April 2020. In Zeiten globaler Handelswege haben wir uns daran gewöhnt, dass Lebensmittel und Lebensmittelzutaten aus aller Herren Länder in unsere Supermarktregale gelangen. Nicht so bekannt war wohl bislang, dass manche Gewächse auch schon vor der Ernte als Lebensmittel auf Reisen gehen – mitsamt der „Scholle“, auf der sie stehen.

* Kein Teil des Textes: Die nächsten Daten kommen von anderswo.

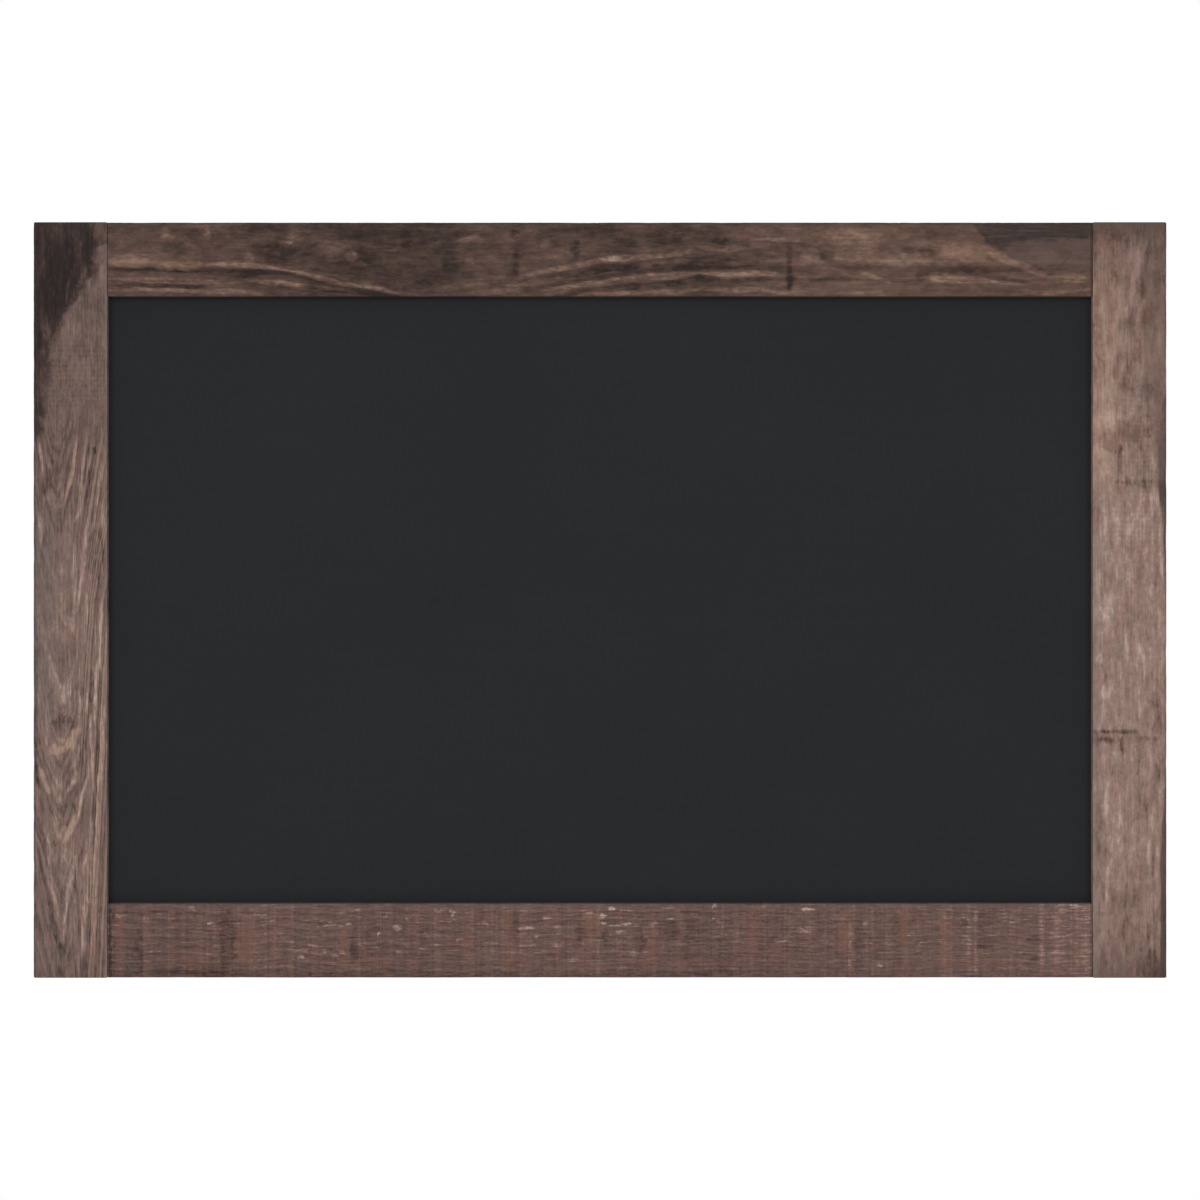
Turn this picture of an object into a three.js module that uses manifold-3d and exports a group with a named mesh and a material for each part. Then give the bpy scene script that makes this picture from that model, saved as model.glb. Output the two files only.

Bekannt geworden ist das durch ein Verfahren zur Herkunftsangabe von Champignons, das auch selbst auf eine abenteuerliche Reise gegangen ist, erst bis zum Karlsruher Bundesgerichtshof und dann nach Luxemburg zum Gerichtshof der EU (Urteil vom 4.9.2019, Rs. C-686/17). Auf der im Supermarkt erhältlichen Champignonpackung war als gesetzlich vorgeschriebene Ursprungsangabe „Deutschland“ zu lesen. Tatsächlich wurden die Champignons jedoch in Belgien und den Niederlanden herangezogen, kamen auf LKW transportiert mit ihrem Substrat ca. 3-10 Tage vor der Ernte nach Deutschland und wurden dann in Deutschland vom Substrat getrennt, gesäubert, verpackt und als „deutsche Champignons“ angeboten.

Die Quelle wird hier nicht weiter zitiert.